As a matter of fact, three days after the Pope´s martyrdom, St. Lawrence is called before the prefect of Rome, Cornelious Saecularis, who was under the Valerian Emperor. The Prefect demands that he hand over all the money and Church books of accounts. St. Lawrence asks to return the following day and promises to hand over all the wealth of the Church. Meanwhile, he distributed all the riches amongst his followers, and the following day he informs the prefect that he wants to present to him all the treasures. He boldly presents him a crowd of worshippers, the poor, the sick and those protected by the Church and says: “These are the real treasures of the Church.”

St. Lawrence decided to distribute the riches in an act of total faith and charity towards the needy. The prefect did not appreciate this at all and answered him: “You will pay for this fraud with your life. You will burn to death, on top of a grill.”

Thus Pope Sixtus II ´s prediction came true. St. Lawrence is burned on a grill and as he feels his flesh burning, he turns to his executor and says: “This side is already done, turn me over and have a bite.” And this is how, through martyrdom, he went to join his Pope. This took place in 258.

This brief description of the last days of St. Lawrence later determined the choice of some professions in taking him as their patron protector, namely those working in the cooking sector.

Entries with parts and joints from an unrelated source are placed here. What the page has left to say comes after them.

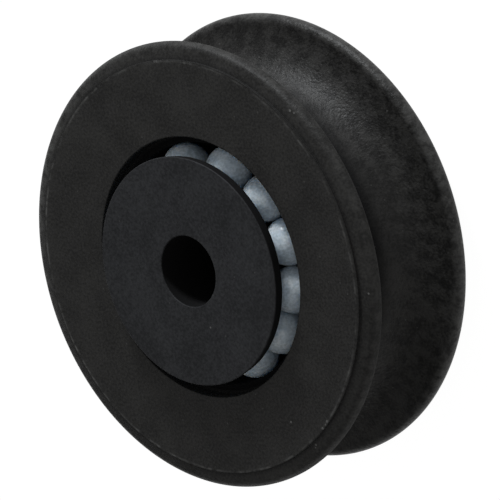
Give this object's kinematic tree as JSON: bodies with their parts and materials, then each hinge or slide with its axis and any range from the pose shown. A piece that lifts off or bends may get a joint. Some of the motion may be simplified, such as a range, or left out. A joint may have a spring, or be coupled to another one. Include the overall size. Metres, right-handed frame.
{
  "type": "ball bearing rope sheave",
  "caption": "Round rope sheave with a full-radius groove, turning on rows of loose balls around a flanged hub with a plain bore.",
  "frame": {"origin": "on the bore's axis, in the middle plane of the rope groove", "axes": "+Z along the bore's axis, out of the hub face that the picture shows; the part lies on the hub face at -Z"},
  "size_m": [0.06, 0.06, 0.0242],
  "materials": {
    "wheel_plastic": "matte, slightly grainy black",
    "hub_plastic": "matte, smooth black",
    "ball_plastic": "milky, faintly blue plastic"
  },
  "bodies": {
    "hub": {"hub_front": "hub_plastic", "hub_back": "hub_plastic"},
    "wheel": {"wheel": "wheel_plastic"},
    "balls_front": {"ball_front_01": "ball_plastic", "ball_front_02": "ball_plastic", "ball_front_03": "ball_plastic", "ball_front_04": "ball_plastic", "ball_front_05": "ball_plastic", "ball_front_06": "ball_plastic", "ball_front_07": "ball_plastic", "ball_front_08": "ball_plastic", "ball_front_09": "ball_plastic", "ball_front_10": "ball_plastic", "ball_front_11": "ball_plastic", "ball_front_12": "ball_plastic"},
    "balls_back": {"ball_back_01": "ball_plastic", "ball_back_02": "ball_plastic", "ball_back_03": "ball_plastic", "ball_back_04": "ball_plastic", "ball_back_05": "ball_plastic", "ball_back_06": "ball_plastic", "ball_back_07": "ball_plastic", "ball_back_08": "ball_plastic", "ball_back_09": "ball_plastic", "ball_back_10": "ball_plastic", "ball_back_11": "ball_plastic", "ball_back_12": "ball_plastic"}
  },
  "joints": [
    {"name": "wheel_spin", "type": "hinge", "parent": "hub", "child": "wheel", "pos_m": [0, 0, 0], "axis": [0, 0, 1], "continuous": true},
    {"name": "front_balls_orbit", "type": "hinge", "parent": "hub", "child": "balls_front", "pos_m": [0, 0, 0.0059], "axis": [0, 0, 1], "continuous": true},
    {"name": "back_balls_orbit", "type": "hinge", "parent": "hub", "child": "balls_back", "pos_m": [0, 0, -0.0059], "axis": [0, 0, 1], "continuous": true}
  ],
  "couplings": [
    {"joint": "front_balls_orbit", "follows": "wheel_spin", "ratio": 0.5857},
    {"joint": "back_balls_orbit", "follows": "wheel_spin", "ratio": 0.5857}
  ]
}
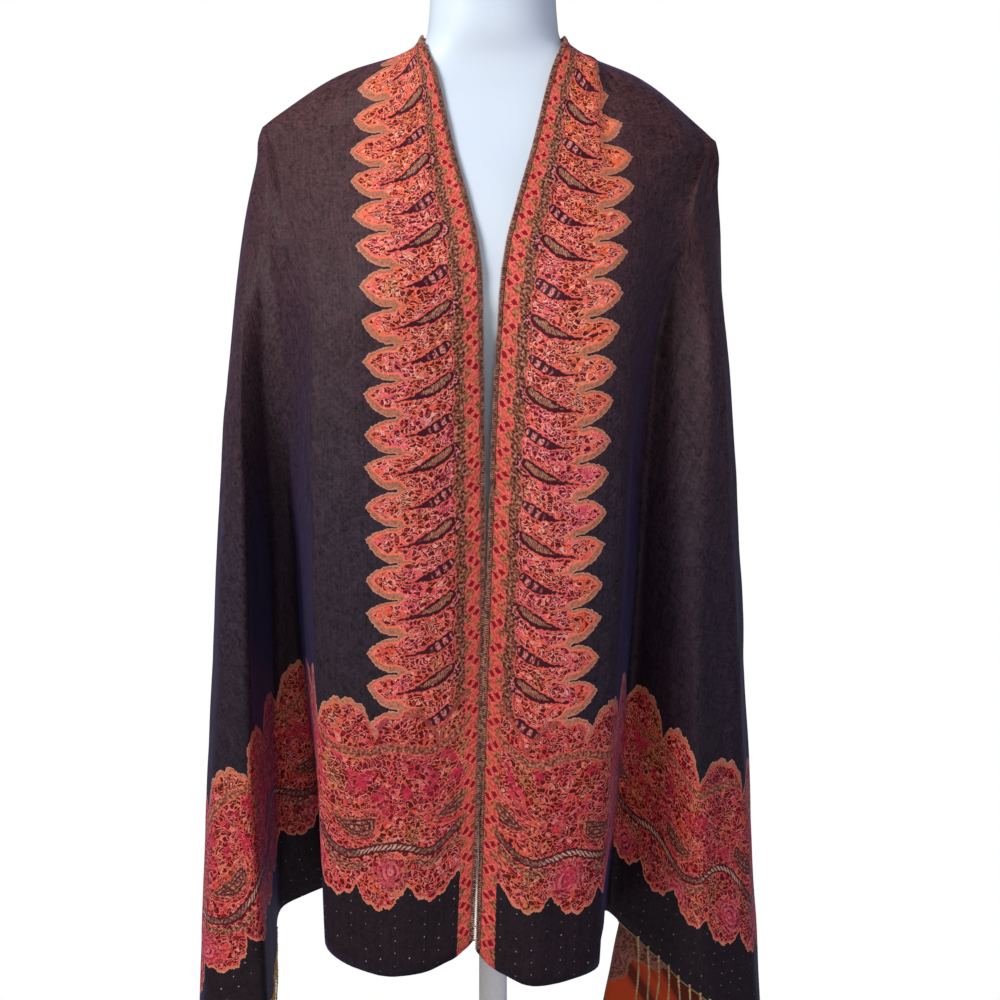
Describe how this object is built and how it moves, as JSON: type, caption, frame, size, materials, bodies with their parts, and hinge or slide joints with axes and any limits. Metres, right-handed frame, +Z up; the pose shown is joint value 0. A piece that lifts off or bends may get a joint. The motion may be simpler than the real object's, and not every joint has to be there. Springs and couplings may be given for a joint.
{
  "type": "pashmina shawl on a dress form",
  "caption": "Long woven shawl with paisley borders and end bands, draped open over the shoulders of a limbless dress form on a pole and round base.",
  "frame": {"origin": "on the underside of the base, on the axis of the pole", "axes": "+Z up; -Y is the shawl's front; +X is to the right of someone who faces that front"},
  "size_m": [0.5268, 0.4204, 1.46],
  "materials": {
    "shawl_cloth": "matte twill with a soft sheen, coral paisley borders",
    "fringe_yarn": "twisted yarn",
    "form_plastic": "smooth satin white",
    "stand_metal": "white satin"
  },
  "bodies": {
    "root": {"shawl_left_front": "shawl_cloth", "shawl_back": "shawl_cloth", "shawl_right_front": "shawl_cloth", "fringe_left": "fringe_yarn", "fringe_right": "fringe_yarn", "form_body": "form_plastic", "stand_base": "stand_metal", "stand_pole": "stand_metal"}
  },
  "joints": []
}
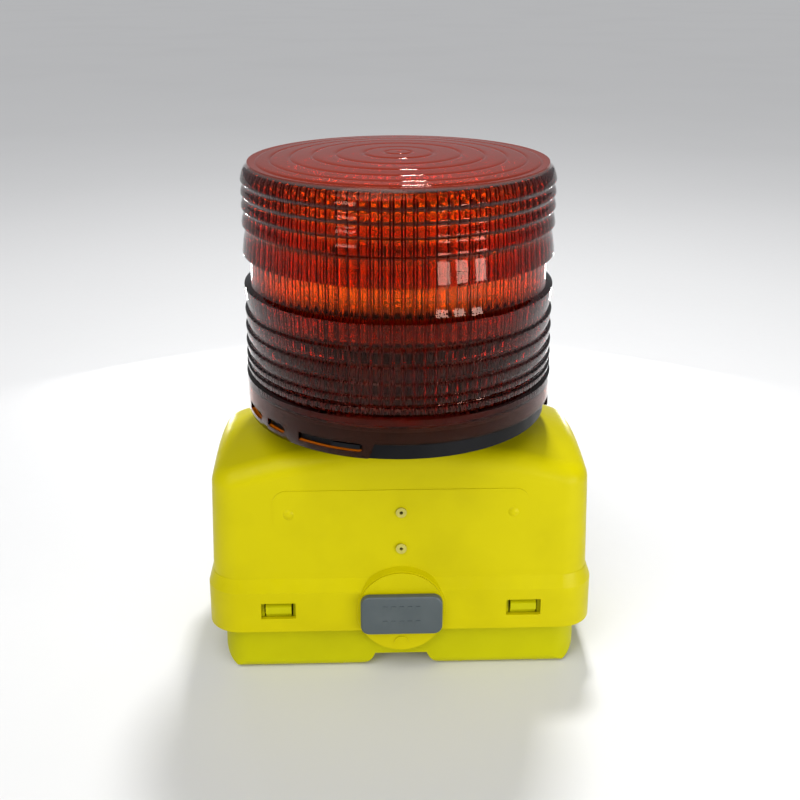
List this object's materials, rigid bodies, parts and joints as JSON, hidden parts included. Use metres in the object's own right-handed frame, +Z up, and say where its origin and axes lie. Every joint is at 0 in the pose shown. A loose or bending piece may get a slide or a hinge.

The image of St. Lawrence is always depicted with a grill, the symbol of his martyrdom. It is curious to find images of St. Lawrence as a child, even so his images are always with the grill.

Various painters depicted St. Lawrence almost always showing the last moments of his life. Giovanni Lanfranco (1635) is the most significant painting and he painted the act of tying St. Lawrence to the grill. On the other hand, Bernardo Strozzi (1638), following the trend at the time, shows St. Lawrence distributing treasure objects amongst the poor. Francisco de Zurbarán (1636) in a more bold or ostentatious large painting, hanging in the Hermitage Museum in St. Petersburg, depicts St. Lawrence richly dressed, but holding a grill in his left hand. The grill is, in fact, the main iconic attribute o St. Lawrence.

The diffusion of his cult seems to have started in Aragón, his birth place, and then spread to Italy and as from the tenth Century to Germany and all of Europe. In Brazil, the Italian communities are very devoted to him and he is patron of the Escola de Gastronomia, Universidade de Caxias do Sul. Particularly in Rome, he is venerated on the same level as the first Apostles. According to the old liturgy of Rome, the St. Lawrence festivities are the most important after St. Peter and St. Paul.

In Portugal, St. Lawrence is venerated in many places. Many parishes have his name, and curiously enough there is a grill in the iconography. This is the case in São Lourenço in Portalegre, Sande – S. Lourenço in Guimarães or S. Lourenço de Ribapinhão, amongst many other places.

Some Portuguese museums have magnificent sculptures representing St. Lawrence, namely the Alberto Sampaio Museum, The National Museum Machado de Castro and the National Museum of Ancient Art.

St. Lawrence is also a popular saint. On the 10th of August, the dedicated date, there is a proverb that says “On St. Lawrence go to the vine and fill up your scarf” This means that the grapes are ripe and ready to be eaten and that soon the harvests will follow. I have never seen the professional groups protected by this saint, celebrate or have any associated festivity. Today even the non believers participate actively in the popular festivities that first began with the Church. Even the Church has become accustomed to the pagan activities and the interactivity between the Sacred and the profane.

Do we need a better example than the festivities of Saint Anthony and Saint John?

Let us learn to understand traditions and their origins.